** Start **

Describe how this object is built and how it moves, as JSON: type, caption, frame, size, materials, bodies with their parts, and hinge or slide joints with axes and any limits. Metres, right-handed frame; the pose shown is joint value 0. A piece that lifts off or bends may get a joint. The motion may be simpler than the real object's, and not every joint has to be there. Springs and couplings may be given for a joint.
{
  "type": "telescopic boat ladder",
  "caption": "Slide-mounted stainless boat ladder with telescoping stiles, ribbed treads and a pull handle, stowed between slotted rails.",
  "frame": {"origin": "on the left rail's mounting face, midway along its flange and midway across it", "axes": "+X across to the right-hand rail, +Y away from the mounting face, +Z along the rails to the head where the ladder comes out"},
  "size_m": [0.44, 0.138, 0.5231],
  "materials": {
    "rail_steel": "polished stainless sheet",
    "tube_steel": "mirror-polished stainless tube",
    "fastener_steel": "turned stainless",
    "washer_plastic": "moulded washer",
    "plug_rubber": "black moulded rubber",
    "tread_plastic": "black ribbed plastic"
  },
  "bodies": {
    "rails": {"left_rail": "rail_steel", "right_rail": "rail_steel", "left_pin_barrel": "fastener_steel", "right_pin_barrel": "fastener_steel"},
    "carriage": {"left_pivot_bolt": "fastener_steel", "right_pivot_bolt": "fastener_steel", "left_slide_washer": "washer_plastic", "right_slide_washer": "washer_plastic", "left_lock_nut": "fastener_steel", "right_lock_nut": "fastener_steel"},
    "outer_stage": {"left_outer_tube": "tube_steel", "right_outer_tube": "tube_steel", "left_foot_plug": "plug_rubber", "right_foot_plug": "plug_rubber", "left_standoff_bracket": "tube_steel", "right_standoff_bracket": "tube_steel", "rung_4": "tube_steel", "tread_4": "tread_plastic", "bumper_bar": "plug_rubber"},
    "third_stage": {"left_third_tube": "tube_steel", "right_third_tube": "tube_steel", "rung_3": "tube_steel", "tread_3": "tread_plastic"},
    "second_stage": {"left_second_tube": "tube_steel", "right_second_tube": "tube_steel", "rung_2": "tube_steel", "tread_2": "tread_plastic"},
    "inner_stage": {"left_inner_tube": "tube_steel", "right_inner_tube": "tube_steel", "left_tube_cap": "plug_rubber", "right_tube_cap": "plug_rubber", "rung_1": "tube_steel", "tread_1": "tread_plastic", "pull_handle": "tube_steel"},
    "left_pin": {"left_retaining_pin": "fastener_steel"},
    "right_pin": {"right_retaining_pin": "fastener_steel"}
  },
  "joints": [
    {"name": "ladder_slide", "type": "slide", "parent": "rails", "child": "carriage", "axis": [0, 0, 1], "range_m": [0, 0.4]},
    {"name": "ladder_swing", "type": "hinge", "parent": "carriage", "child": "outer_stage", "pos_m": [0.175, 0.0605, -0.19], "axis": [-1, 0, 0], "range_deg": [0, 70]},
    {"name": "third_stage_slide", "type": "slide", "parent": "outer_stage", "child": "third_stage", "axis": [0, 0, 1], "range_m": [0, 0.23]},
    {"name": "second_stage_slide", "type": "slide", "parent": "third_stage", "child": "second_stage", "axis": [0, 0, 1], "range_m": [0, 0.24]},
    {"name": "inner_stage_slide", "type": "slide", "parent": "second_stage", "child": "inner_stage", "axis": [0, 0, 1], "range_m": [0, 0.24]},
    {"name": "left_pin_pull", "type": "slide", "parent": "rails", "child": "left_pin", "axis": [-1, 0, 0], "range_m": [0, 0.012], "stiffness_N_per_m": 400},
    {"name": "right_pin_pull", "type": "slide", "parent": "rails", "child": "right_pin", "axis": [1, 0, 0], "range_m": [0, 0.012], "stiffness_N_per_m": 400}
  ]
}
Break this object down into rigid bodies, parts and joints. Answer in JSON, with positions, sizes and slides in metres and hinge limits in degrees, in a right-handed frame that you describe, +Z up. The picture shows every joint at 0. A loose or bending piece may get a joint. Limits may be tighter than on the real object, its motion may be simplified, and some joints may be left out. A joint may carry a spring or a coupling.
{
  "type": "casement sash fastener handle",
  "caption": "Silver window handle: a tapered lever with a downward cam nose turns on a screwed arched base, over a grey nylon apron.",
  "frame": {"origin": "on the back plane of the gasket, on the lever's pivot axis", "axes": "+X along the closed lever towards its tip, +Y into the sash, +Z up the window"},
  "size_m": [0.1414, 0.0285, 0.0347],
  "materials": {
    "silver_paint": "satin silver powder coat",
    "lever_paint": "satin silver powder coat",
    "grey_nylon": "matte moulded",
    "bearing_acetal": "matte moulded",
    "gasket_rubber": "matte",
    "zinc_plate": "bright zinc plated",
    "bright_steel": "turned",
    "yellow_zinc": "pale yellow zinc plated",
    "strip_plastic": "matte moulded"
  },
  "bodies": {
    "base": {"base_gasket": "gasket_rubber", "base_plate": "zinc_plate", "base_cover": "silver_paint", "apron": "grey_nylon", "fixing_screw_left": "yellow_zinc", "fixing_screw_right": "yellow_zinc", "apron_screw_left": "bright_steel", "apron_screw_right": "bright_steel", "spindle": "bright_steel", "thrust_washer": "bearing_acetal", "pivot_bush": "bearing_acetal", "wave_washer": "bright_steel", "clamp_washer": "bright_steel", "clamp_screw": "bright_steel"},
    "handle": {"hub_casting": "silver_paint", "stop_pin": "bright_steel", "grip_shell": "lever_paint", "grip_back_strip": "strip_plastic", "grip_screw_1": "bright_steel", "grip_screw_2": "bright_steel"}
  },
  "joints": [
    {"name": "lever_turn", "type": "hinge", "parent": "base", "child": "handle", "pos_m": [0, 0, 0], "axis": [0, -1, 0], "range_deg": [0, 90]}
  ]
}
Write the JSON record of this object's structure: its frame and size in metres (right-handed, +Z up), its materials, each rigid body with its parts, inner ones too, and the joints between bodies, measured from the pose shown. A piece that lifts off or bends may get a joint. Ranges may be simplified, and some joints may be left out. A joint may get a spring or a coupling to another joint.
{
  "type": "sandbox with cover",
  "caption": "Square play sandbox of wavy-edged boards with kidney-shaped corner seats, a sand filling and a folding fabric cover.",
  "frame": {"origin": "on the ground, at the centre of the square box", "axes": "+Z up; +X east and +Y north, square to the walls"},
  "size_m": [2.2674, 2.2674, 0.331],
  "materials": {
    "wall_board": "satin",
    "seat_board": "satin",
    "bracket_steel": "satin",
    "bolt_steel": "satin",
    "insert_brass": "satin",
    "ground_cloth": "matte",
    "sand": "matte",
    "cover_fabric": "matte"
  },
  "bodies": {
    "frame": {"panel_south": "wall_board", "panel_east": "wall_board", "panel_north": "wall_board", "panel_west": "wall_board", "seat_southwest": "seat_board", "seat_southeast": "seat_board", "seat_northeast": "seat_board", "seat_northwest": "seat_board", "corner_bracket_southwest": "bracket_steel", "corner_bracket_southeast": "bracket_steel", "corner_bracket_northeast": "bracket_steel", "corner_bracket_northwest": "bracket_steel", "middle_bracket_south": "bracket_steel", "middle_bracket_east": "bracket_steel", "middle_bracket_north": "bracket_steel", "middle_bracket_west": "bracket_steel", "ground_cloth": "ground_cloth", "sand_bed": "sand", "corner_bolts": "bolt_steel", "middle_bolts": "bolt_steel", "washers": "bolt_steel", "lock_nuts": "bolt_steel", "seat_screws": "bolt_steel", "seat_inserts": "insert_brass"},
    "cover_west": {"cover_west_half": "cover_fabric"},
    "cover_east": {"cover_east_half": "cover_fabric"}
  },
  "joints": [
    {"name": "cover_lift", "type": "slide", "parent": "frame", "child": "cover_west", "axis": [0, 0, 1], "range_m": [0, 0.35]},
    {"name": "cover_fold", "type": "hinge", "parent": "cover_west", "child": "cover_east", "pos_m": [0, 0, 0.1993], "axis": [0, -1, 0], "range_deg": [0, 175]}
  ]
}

** End **

| TASK GOAL |
Copy all of the material word for word.

| TASK RESPONSE |
Describe how this object is built and how it moves, as JSON: type, caption, frame, size, materials, bodies with their parts, and hinge or slide joints with axes and any limits. Metres, right-handed frame; the pose shown is joint value 0. A piece that lifts off or bends may get a joint. The motion may be simpler than the real object's, and not every joint has to be there. Springs and couplings may be given for a joint.
{
  "type": "telescopic boat ladder",
  "caption": "Slide-mounted stainless boat ladder with telescoping stiles, ribbed treads and a pull handle, stowed between slotted rails.",
  "frame": {"origin": "on the left rail's mounting face, midway along its flange and midway across it", "axes": "+X across to the right-hand rail, +Y away from the mounting face, +Z along the rails to the head where the ladder comes out"},
  "size_m": [0.44, 0.138, 0.5231],
  "materials": {
    "rail_steel": "polished stainless sheet",
    "tube_steel": "mirror-polished stainless tube",
    "fastener_steel": "turned stainless",
    "washer_plastic": "moulded washer",
    "plug_rubber": "black moulded rubber",
    "tread_plastic": "black ribbed plastic"
  },
  "bodies": {
    "rails": {"left_rail": "rail_steel", "right_rail": "rail_steel", "left_pin_barrel": "fastener_steel", "right_pin_barrel": "fastener_steel"},
    "carriage": {"left_pivot_bolt": "fastener_steel", "right_pivot_bolt": "fastener_steel", "left_slide_washer": "washer_plastic", "right_slide_washer": "washer_plastic", "left_lock_nut": "fastener_steel", "right_lock_nut": "fastener_steel"},
    "outer_stage": {"left_outer_tube": "tube_steel", "right_outer_tube": "tube_steel", "left_foot_plug": "plug_rubber", "right_foot_plug": "plug_rubber", "left_standoff_bracket": "tube_steel", "right_standoff_bracket": "tube_steel", "rung_4": "tube_steel", "tread_4": "tread_plastic", "bumper_bar": "plug_rubber"},
    "third_stage": {"left_third_tube": "tube_steel", "right_third_tube": "tube_steel", "rung_3": "tube_steel", "tread_3": "tread_plastic"},
    "second_stage": {"left_second_tube": "tube_steel", "right_second_tube": "tube_steel", "rung_2": "tube_steel", "tread_2": "tread_plastic"},
    "inner_stage": {"left_inner_tube": "tube_steel", "right_inner_tube": "tube_steel", "left_tube_cap": "plug_rubber", "right_tube_cap": "plug_rubber", "rung_1": "tube_steel", "tread_1": "tread_plastic", "pull_handle": "tube_steel"},
    "left_pin": {"left_retaining_pin": "fastener_steel"},
    "right_pin": {"right_retaining_pin": "fastener_steel"}
  },
  "joints": [
    {"name": "ladder_slide", "type": "slide", "parent": "rails", "child": "carriage", "axis": [0, 0, 1], "range_m": [0, 0.4]},
    {"name": "ladder_swing", "type": "hinge", "parent": "carriage", "child": "outer_stage", "pos_m": [0.175, 0.0605, -0.19], "axis": [-1, 0, 0], "range_deg": [0, 70]},
    {"name": "third_stage_slide", "type": "slide", "parent": "outer_stage", "child": "third_stage", "axis": [0, 0, 1], "range_m": [0, 0.23]},
    {"name": "second_stage_slide", "type": "slide", "parent": "third_stage", "child": "second_stage", "axis": [0, 0, 1], "range_m": [0, 0.24]},
    {"name": "inner_stage_slide", "type": "slide", "parent": "second_stage", "child": "inner_stage", "axis": [0, 0, 1], "range_m": [0, 0.24]},
    {"name": "left_pin_pull", "type": "slide", "parent": "rails", "child": "left_pin", "axis": [-1, 0, 0], "range_m": [0, 0.012], "stiffness_N_per_m": 400},
    {"name": "right_pin_pull", "type": "slide", "parent": "rails", "child": "right_pin", "axis": [1, 0, 0], "range_m": [0, 0.012], "stiffness_N_per_m": 400}
  ]
}
Break this object down into rigid bodies, parts and joints. Answer in JSON, with positions, sizes and slides in metres and hinge limits in degrees, in a right-handed frame that you describe, +Z up. The picture shows every joint at 0. A loose or bending piece may get a joint. Limits may be tighter than on the real object, its motion may be simplified, and some joints may be left out. A joint may carry a spring or a coupling.
{
  "type": "casement sash fastener handle",
  "caption": "Silver window handle: a tapered lever with a downward cam nose turns on a screwed arched base, over a grey nylon apron.",
  "frame": {"origin": "on the back plane of the gasket, on the lever's pivot axis", "axes": "+X along the closed lever towards its tip, +Y into the sash, +Z up the window"},
  "size_m": [0.1414, 0.0285, 0.0347],
  "materials": {
    "silver_paint": "satin silver powder coat",
    "lever_paint": "satin silver powder coat",
    "grey_nylon": "matte moulded",
    "bearing_acetal": "matte moulded",
    "gasket_rubber": "matte",
    "zinc_plate": "bright zinc plated",
    "bright_steel": "turned",
    "yellow_zinc": "pale yellow zinc plated",
    "strip_plastic": "matte moulded"
  },
  "bodies": {
    "base": {"base_gasket": "gasket_rubber", "base_plate": "zinc_plate", "base_cover": "silver_paint", "apron": "grey_nylon", "fixing_screw_left": "yellow_zinc", "fixing_screw_right": "yellow_zinc", "apron_screw_left": "bright_steel", "apron_screw_right": "bright_steel", "spindle": "bright_steel", "thrust_washer": "bearing_acetal", "pivot_bush": "bearing_acetal", "wave_washer": "bright_steel", "clamp_washer": "bright_steel", "clamp_screw": "bright_steel"},
    "handle": {"hub_casting": "silver_paint", "stop_pin": "bright_steel", "grip_shell": "lever_paint", "grip_back_strip": "strip_plastic", "grip_screw_1": "bright_steel", "grip_screw_2": "bright_steel"}
  },
  "joints": [
    {"name": "lever_turn", "type": "hinge", "parent": "base", "child": "handle", "pos_m": [0, 0, 0], "axis": [0, -1, 0], "range_deg": [0, 90]}
  ]
}
Write the JSON record of this object's structure: its frame and size in metres (right-handed, +Z up), its materials, each rigid body with its parts, inner ones too, and the joints between bodies, measured from the pose shown. A piece that lifts off or bends may get a joint. Ranges may be simplified, and some joints may be left out. A joint may get a spring or a coupling to another joint.
{
  "type": "sandbox with cover",
  "caption": "Square play sandbox of wavy-edged boards with kidney-shaped corner seats, a sand filling and a folding fabric cover.",
  "frame": {"origin": "on the ground, at the centre of the square box", "axes": "+Z up; +X east and +Y north, square to the walls"},
  "size_m": [2.2674, 2.2674, 0.331],
  "materials": {
    "wall_board": "satin",
    "seat_board": "satin",
    "bracket_steel": "satin",
    "bolt_steel": "satin",
    "insert_brass": "satin",
    "ground_cloth": "matte",
    "sand": "matte",
    "cover_fabric": "matte"
  },
  "bodies": {
    "frame": {"panel_south": "wall_board", "panel_east": "wall_board", "panel_north": "wall_board", "panel_west": "wall_board", "seat_southwest": "seat_board", "seat_southeast": "seat_board", "seat_northeast": "seat_board", "seat_northwest": "seat_board", "corner_bracket_southwest": "bracket_steel", "corner_bracket_southeast": "bracket_steel", "corner_bracket_northeast": "bracket_steel", "corner_bracket_northwest": "bracket_steel", "middle_bracket_south": "bracket_steel", "middle_bracket_east": "bracket_steel", "middle_bracket_north": "bracket_steel", "middle_bracket_west": "bracket_steel", "ground_cloth": "ground_cloth", "sand_bed": "sand", "corner_bolts": "bolt_steel", "middle_bolts": "bolt_steel", "washers": "bolt_steel", "lock_nuts": "bolt_steel", "seat_screws": "bolt_steel", "seat_inserts": "insert_brass"},
    "cover_west": {"cover_west_half": "cover_fabric"},
    "cover_east": {"cover_east_half": "cover_fabric"}
  },
  "joints": [
    {"name": "cover_lift", "type": "slide", "parent": "frame", "child": "cover_west", "axis": [0, 0, 1], "range_m": [0, 0.35]},
    {"name": "cover_fold", "type": "hinge", "parent": "cover_west", "child": "cover_east", "pos_m": [0, 0, 0.1993], "axis": [0, -1, 0], "range_deg": [0, 175]}
  ]
}